Almost two years ago, Lincoln County District Judge Stanley Brinkley removed her office from the prosecution of one of the two capital defendants, Alejandro Prerez, citing misconduct by prosecutors, including failures to disclose conflicts of interest and misleading court filings.

Chambers protested that decision, and the Colorado Supreme Court put her back on the case. But now Judge Brinkley has tossed her from the Perez prosecution once more , this time singling out her office's unusual approach to financing its death-penalty efforts.

As first reported here in 2008, Chambers has used an obscure 130-year-old statute that requires the state to reimburse counties for prosecuting crimes committed inside prisons.
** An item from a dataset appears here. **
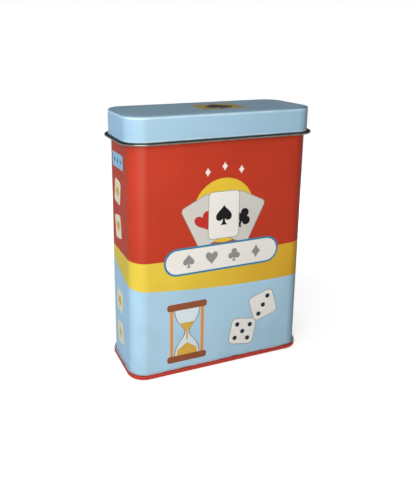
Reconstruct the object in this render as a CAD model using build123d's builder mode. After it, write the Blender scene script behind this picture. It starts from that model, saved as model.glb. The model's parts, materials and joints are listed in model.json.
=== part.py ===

That's given her a special war chest for the capital cases against Perez and co-defendant David Bueno (who was convicted but spared death and now is appealing, based on evidence that Chambers' office failed to disclose key information to the defense) as well as that of Edward Montour Jr., convicted of killing a guard at Limon.

Brinkley thinks the financing scheme circumvents state law and questions whether Chambers is bent on getting convictions at any cost -- as long as it's somebody else's. Chambers has long complained of being outspent and outgunned by the death-penalty defense bar and has argued that prosecutors should "use the tools we can" to even the playing field and punish prisoners who commit serious crimes while inside the system.

Yet all three of the DA's prison-related death cases are now in a morass of appeals and ethical quandaries, many of them generated by the conduct of the prosecutors involved. Yes, death-penalty cases can be a tremendous drain on public resources. But Chambers' efforts to use all the tools she can seems to just keep driving the cost up.